The Court rejected the State’s contention that ORCP 58 confers “broad discretion” over instruction timing. Both subsections B(2) and B(8) use mandatory language (“shall”), not discretionary terms. While ORCP 58 A permits departure from prescribed order “for good cause stated in the record,” that provision applies only to subsections B(3) through B(6) by its text, and the trial court made no such finding here, the Court explained.

Thus, the Court held that preliminary instructions “must be in addition to, and not a substitute for, the complete oral statement that ORCP 59 B requires at the end.” Trial courts may provide overlapping instructions at both trial stages, but the final oral charge must be complete, the Court instructed.

Applying the standard from State v. Ramoz, 483 P.3d 615 (Or. 2021), the Court ruled that the error was not harmless. The omitted instructions protected constitutional rights, including the right not to testify and the presumption of innocence. Defendant did not testify, and his entire defense argued the State failed to prove its case beyond a reasonable doubt, making these instructions “particularly salient.”

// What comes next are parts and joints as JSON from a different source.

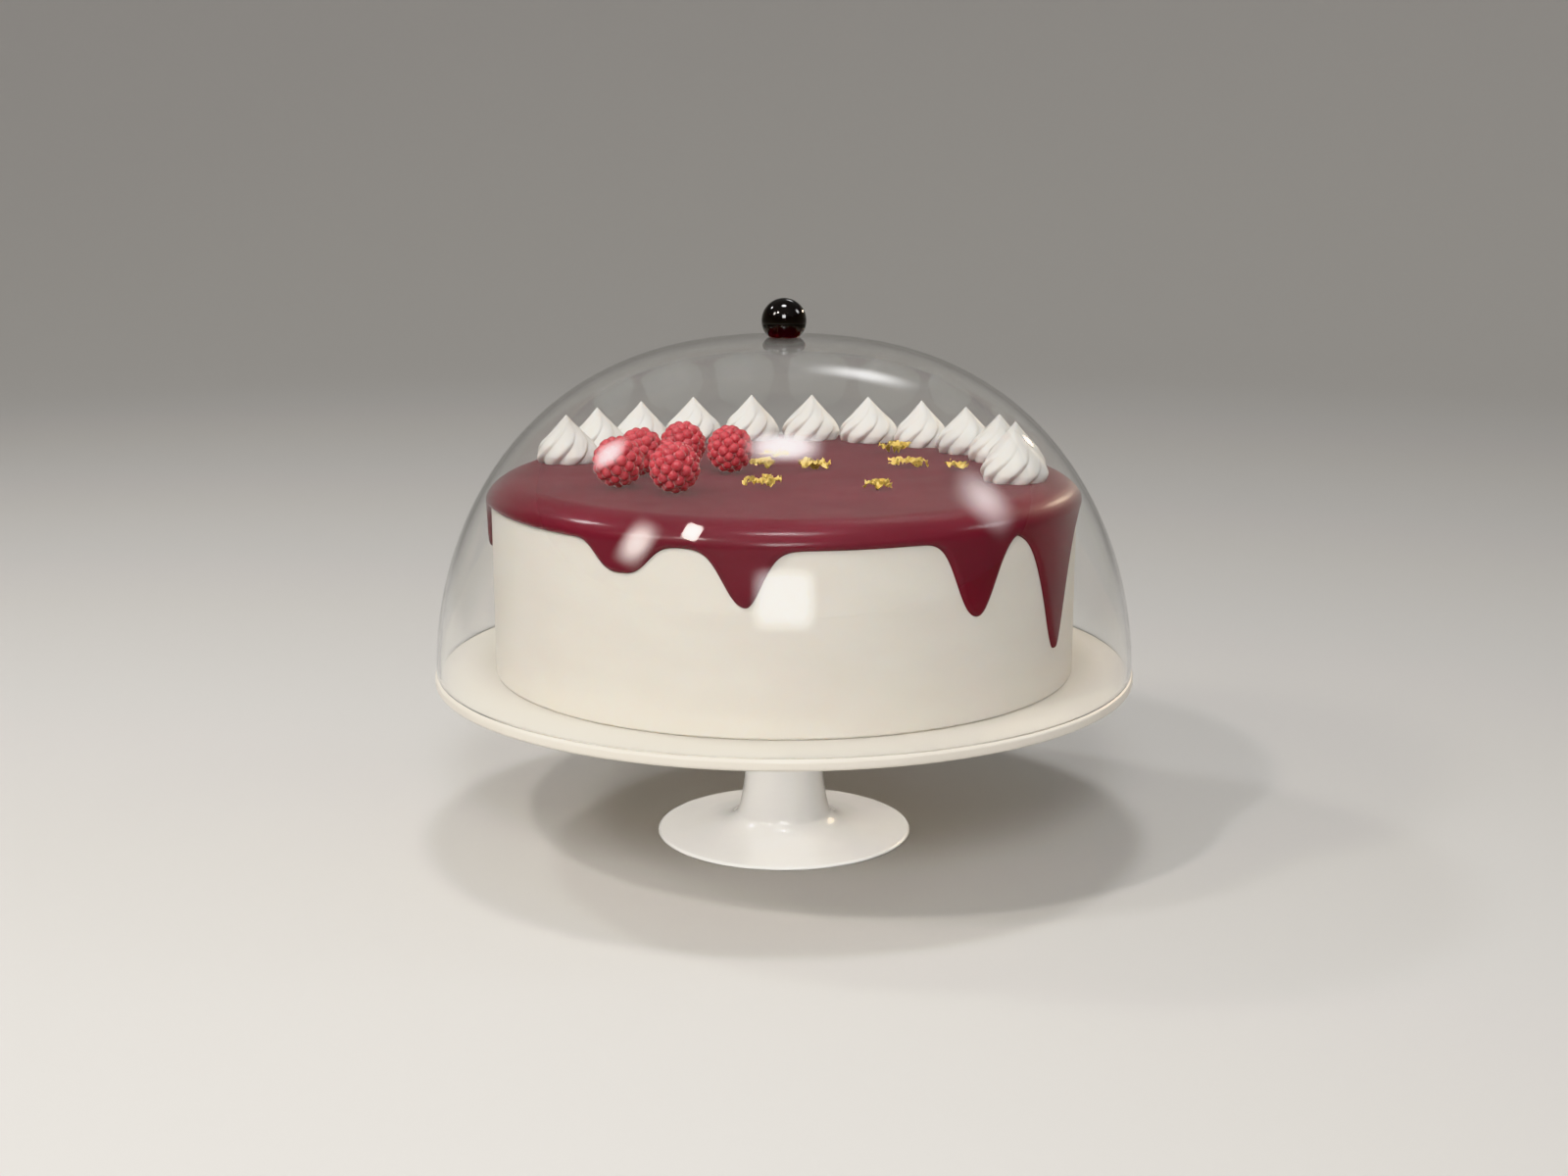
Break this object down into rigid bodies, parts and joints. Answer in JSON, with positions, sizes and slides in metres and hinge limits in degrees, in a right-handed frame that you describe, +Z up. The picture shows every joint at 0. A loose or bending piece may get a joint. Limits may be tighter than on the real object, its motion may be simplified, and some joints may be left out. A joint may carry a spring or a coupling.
{
  "type": "glazed cake on cake stand",
  "caption": "Round cake with a glossy dripping berry glaze, piped swirls, berries and gold leaf, on a footed stand under a clear glass dome.",
  "frame": {"origin": "centre of the foot's underside, on the surface that the stand rests on", "axes": "+Z up along the stand's axis; -Y towards the front, the side the picture shows; +X to the viewer's right"},
  "size_m": [0.2696, 0.27, 0.2101],
  "materials": {
    "pedestal_ceramic": "glossy white glaze",
    "plate_ceramic": "satin cream glaze",
    "frosting": "smooth cream frosting, satin",
    "glaze": "burgundy mirror glaze, very glossy",
    "gold_leaf": "crumpled metal leaf",
    "piped_cream": "whipped cream, soft matt",
    "berry": "moist red berry",
    "clear_glass": "clear polished glass",
    "black_knob": "polished black"
  },
  "bodies": {
    "root": {"pedestal": "pedestal_ceramic", "plate": "plate_ceramic", "cake": "frosting", "glaze": "glaze", "swirl_01": "piped_cream", "swirl_02": "piped_cream", "swirl_03": "piped_cream", "swirl_04": "piped_cream", "swirl_05": "piped_cream", "swirl_06": "piped_cream", "swirl_07": "piped_cream", "swirl_08": "piped_cream", "swirl_09": "piped_cream", "swirl_10": "piped_cream", "swirl_11": "piped_cream", "swirl_12": "piped_cream", "berry_1": "berry", "berry_2": "berry", "berry_3": "berry", "berry_4": "berry", "berry_5": "berry", "dome": "clear_glass", "knob": "black_knob"}
  },
  "joints": []
}
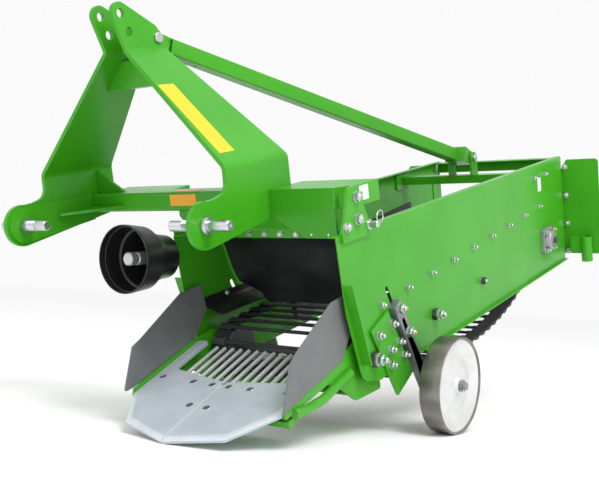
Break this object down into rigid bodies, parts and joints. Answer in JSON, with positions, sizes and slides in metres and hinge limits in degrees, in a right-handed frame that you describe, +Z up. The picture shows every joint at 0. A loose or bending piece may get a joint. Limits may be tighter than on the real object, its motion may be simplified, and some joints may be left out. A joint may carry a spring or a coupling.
{
  "type": "potato harvester",
  "caption": "Single-row potato digger for a three-point linkage: green mast and side walls, pointed share, rod elevator web, rubber curtain, depth wheels and shaft drive.",
  "frame": {"origin": "on the floor under the centre of the bounding box, at the lowest point of the wheels and the share", "axes": "+X to the machine's left, +Y to its rear end, +Z up; the share and the linkage face -Y"},
  "size_m": [1.192, 1.9794, 1.102],
  "materials": {
    "green_paint": "glossy bright green powder coat",
    "rubber": "black sheet rubber",
    "web_rubber": "black rubber belts with black coated rods",
    "black_plastic": "black moulded plastic",
    "share_steel": "light grey bare or primed steel",
    "zinc": "zinc plated",
    "wheel_steel": "silver grey disc, worn tread",
    "bare_steel": "bare steel",
    "gearbox_casting": "grey cast iron"
  },
  "bodies": {
    "machine": {"cross_beam": "green_paint", "curtain": "rubber", "curtain_bar": "green_paint", "drive_shaft": "bare_steel", "flange_bearing": "zinc", "front_roller": "bare_steel", "gearbox": "gearbox_casting", "hitch_box": "green_paint", "line_shaft_tube": "green_paint", "lower_pin_left": "zinc", "lower_pin_right": "zinc", "mast_plate_left": "green_paint", "mast_plate_right": "green_paint", "mast_spreader": "green_paint", "pto_guard": "black_plastic", "rear_cross_angle": "green_paint", "rear_cross_bar": "green_paint", "rear_wing_left": "green_paint", "rear_wing_right": "green_paint", "share_frame": "green_paint", "share_left": "share_steel", "share_right": "share_steel", "share_rods": "share_steel", "share_side_left": "share_steel", "share_side_right": "share_steel", "side_flap_left": "rubber", "side_flap_right": "rubber", "side_wall_left": "green_paint", "side_wall_right": "green_paint", "stay_pin_front": "zinc", "stay_pin_rear": "zinc", "support_roller_front": "bare_steel", "support_roller_rear": "bare_steel", "top_stay": "green_paint", "web": "web_rubber", "web_guard_plate": "green_paint", "wheel_arm_left": "bare_steel", "wheel_arm_right": "bare_steel", "wheel_bracket_left": "green_paint", "wheel_bracket_right": "green_paint"},
    "wheel_left": {"wheel_left": "wheel_steel"},
    "wheel_right": {"wheel_right": "wheel_steel"},
    "pto_shaft": {"pto_shaft": "bare_steel"}
  },
  "joints": [
    {"name": "wheel_left_spin", "type": "hinge", "parent": "machine", "child": "wheel_left", "pos_m": [0.549, -0.22594, 0.135], "axis": [1, 0, 0], "continuous": true},
    {"name": "wheel_right_spin", "type": "hinge", "parent": "machine", "child": "wheel_right", "pos_m": [-0.173, -0.22594, 0.135], "axis": [1, 0, 0], "continuous": true},
    {"name": "pto_shaft_spin", "type": "hinge", "parent": "machine", "child": "pto_shaft", "pos_m": [-0.113, -0.8423, 0.42933], "axis": [0, 0.9933, 0.1154], "continuous": true}
  ]
}
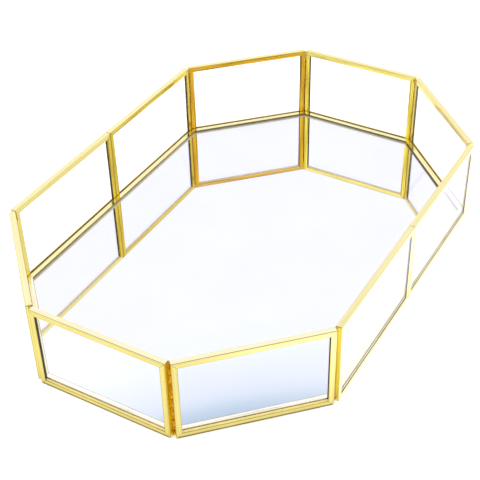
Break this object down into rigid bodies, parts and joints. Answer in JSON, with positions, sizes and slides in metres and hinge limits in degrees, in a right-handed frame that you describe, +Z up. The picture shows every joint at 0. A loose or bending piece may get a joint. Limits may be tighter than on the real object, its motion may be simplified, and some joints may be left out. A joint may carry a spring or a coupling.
{
  "type": "vanity tray",
  "caption": "Long eight-sided vanity tray: clear glass wall panes in folded brass strip round a flat mirror floor, open on top.",
  "frame": {"origin": "middle of the underside, where the tray rests", "axes": "+X along the length towards the front end, +Y towards the right side, +Z up"},
  "size_m": [0.3, 0.2, 0.05],
  "materials": {
    "brass": "polished brass strip with fine rolling lines and hand-folded edges",
    "clear_glass": "clear, polished, very slightly cool",
    "mirror": "second-surface silvered glass with a coated back",
    "solder": "gold-plated solder, uneven and glossy"
  },
  "bodies": {
    "root": {"front_end_glass": "clear_glass", "front_end_bottom_rail": "brass", "front_end_right_post": "brass", "front_end_top_rail": "brass", "front_end_left_post": "brass", "front_right_corner_glass": "clear_glass", "front_right_corner_bottom_rail": "brass", "front_right_corner_right_post": "brass", "front_right_corner_top_rail": "brass", "front_right_corner_left_post": "brass", "right_front_glass": "clear_glass", "right_front_bottom_rail": "brass", "right_front_right_post": "brass", "right_front_top_rail": "brass", "right_front_left_post": "brass", "right_back_glass": "clear_glass", "right_back_bottom_rail": "brass", "right_back_right_post": "brass", "right_back_top_rail": "brass", "right_back_left_post": "brass", "back_right_corner_glass": "clear_glass", "back_right_corner_bottom_rail": "brass", "back_right_corner_right_post": "brass", "back_right_corner_top_rail": "brass", "back_right_corner_left_post": "brass", "back_end_glass": "clear_glass", "back_end_bottom_rail": "brass", "back_end_right_post": "brass", "back_end_top_rail": "brass", "back_end_left_post": "brass", "back_left_corner_glass": "clear_glass", "back_left_corner_bottom_rail": "brass", "back_left_corner_right_post": "brass", "back_left_corner_top_rail": "brass", "back_left_corner_left_post": "brass", "left_back_glass": "clear_glass", "left_back_bottom_rail": "brass", "left_back_right_post": "brass", "left_back_top_rail": "brass", "left_back_left_post": "brass", "left_front_glass": "clear_glass", "left_front_bottom_rail": "brass", "left_front_right_post": "brass", "left_front_top_rail": "brass", "left_front_left_post": "brass", "front_left_corner_glass": "clear_glass", "front_left_corner_bottom_rail": "brass", "front_left_corner_right_post": "brass", "front_left_corner_top_rail": "brass", "front_left_corner_left_post": "brass", "base_rail_front_end": "brass", "base_rail_front_right_corner": "brass", "base_rail_right": "brass", "base_rail_back_right_corner": "brass", "base_rail_back_end": "brass", "base_rail_back_left_corner": "brass", "base_rail_left": "brass", "base_rail_front_left_corner": "brass", "mirror_plate": "mirror", "corner_solder": "solder"}
  },
  "joints": []
}
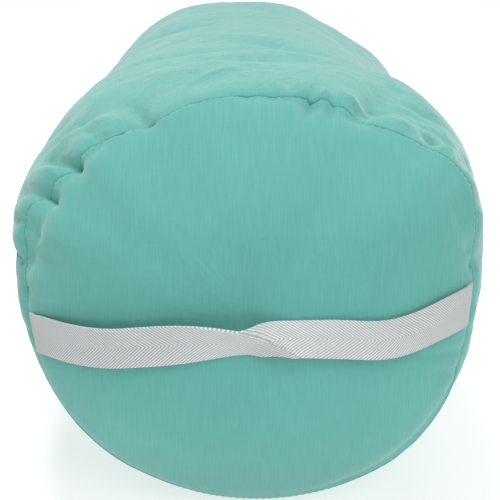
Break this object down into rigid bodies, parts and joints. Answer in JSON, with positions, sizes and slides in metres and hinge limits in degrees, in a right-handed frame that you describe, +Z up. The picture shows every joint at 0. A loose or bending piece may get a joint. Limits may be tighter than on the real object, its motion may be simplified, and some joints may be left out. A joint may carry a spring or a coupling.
{
  "type": "round bolster pillow",
  "caption": "Round cotton massage and yoga bolster, batting filled, with a webbing carry handle across one crowned end and a zipped cover.",
  "frame": {"origin": "centre of the flat patch that the lying bolster rests on, under the middle of its length", "axes": "+Y along the bolster, away from the end with the handle; +Z up; +X to the right when facing the handle end"},
  "size_m": [0.2567, 0.6798, 0.2265],
  "materials": {
    "cover_cotton": "matte",
    "cover_thread": "matte",
    "white_webbing": "matte",
    "zip_tape": "matte",
    "zip_coil": "satin",
    "zip_metal": "satin",
    "liner_cotton": "matte",
    "batting": "matte"
  },
  "bodies": {
    "bolster": {"barrel_panel": "cover_cotton", "front_end_panel": "cover_cotton", "rear_end_panel": "cover_cotton", "front_seam_thread": "cover_thread", "rear_seam_thread": "cover_thread", "barrel_closing_thread_front": "cover_thread", "barrel_closing_thread_rear": "cover_thread", "handle_end_left": "white_webbing", "handle_end_right": "white_webbing", "zip_tape_lower": "zip_tape", "zip_tape_upper": "zip_tape", "zip_coil_lower": "zip_coil", "zip_coil_upper": "zip_coil", "zip_stitch_lower": "cover_thread", "zip_stitch_upper": "cover_thread", "zip_stop_front": "zip_metal", "zip_stop_rear": "zip_metal", "liner_barrel": "liner_cotton", "liner_front_disc": "liner_cotton", "liner_rear_disc": "liner_cotton", "liner_front_thread": "liner_cotton", "liner_rear_thread": "liner_cotton", "batting_wrap": "batting", "batting_core": "batting"},
    "handle": {"handle_strap": "white_webbing"},
    "zip_slider_body": {"zip_slider": "zip_metal"},
    "zip_pull_body": {"zip_pull": "zip_metal"}
  },
  "joints": [
    {"name": "handle_swing", "type": "hinge", "parent": "bolster", "child": "handle", "pos_m": [0, -0.29, 0.1], "axis": [-0.9982, 0, -0.0599], "range_deg": [-22, 15]},
    {"name": "zip_slide", "type": "slide", "parent": "bolster", "child": "zip_slider_body", "axis": [0, 1, 0], "range_m": [0, 0.363]},
    {"name": "zip_pull_swing", "type": "hinge", "parent": "zip_slider_body", "child": "zip_pull_body", "pos_m": [-0.12738, -0.1817, 0.13255], "axis": [-0.206, 0, -0.9785], "range_deg": [0, 165]}
  ]
}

The Court discussed research on “recency bias,” observing that people “tend to remember best, and be influenced most, by the latest event in a sequence.” State v. Chitwood, 518 P.3d 903 (Or. 2022). Additionally, party arguments cannot substitute for judicial instructions. As the Ninth Circuit has observed, the oral charge performs a “signaling function” that “cannot be replaced by a printout or a pamphlet,” helping ensure jurors recognize “the enormity of their task.” United States v. Becerra, 939 F.3d 995 (9th Cir. 2019).

Conclusion

The Court affirmed the Court of Appeals, reversed the trial court’s judgment, and remanded for further proceedings. See: State v. Shine, 375 Ore. 112 (2026) (en banc).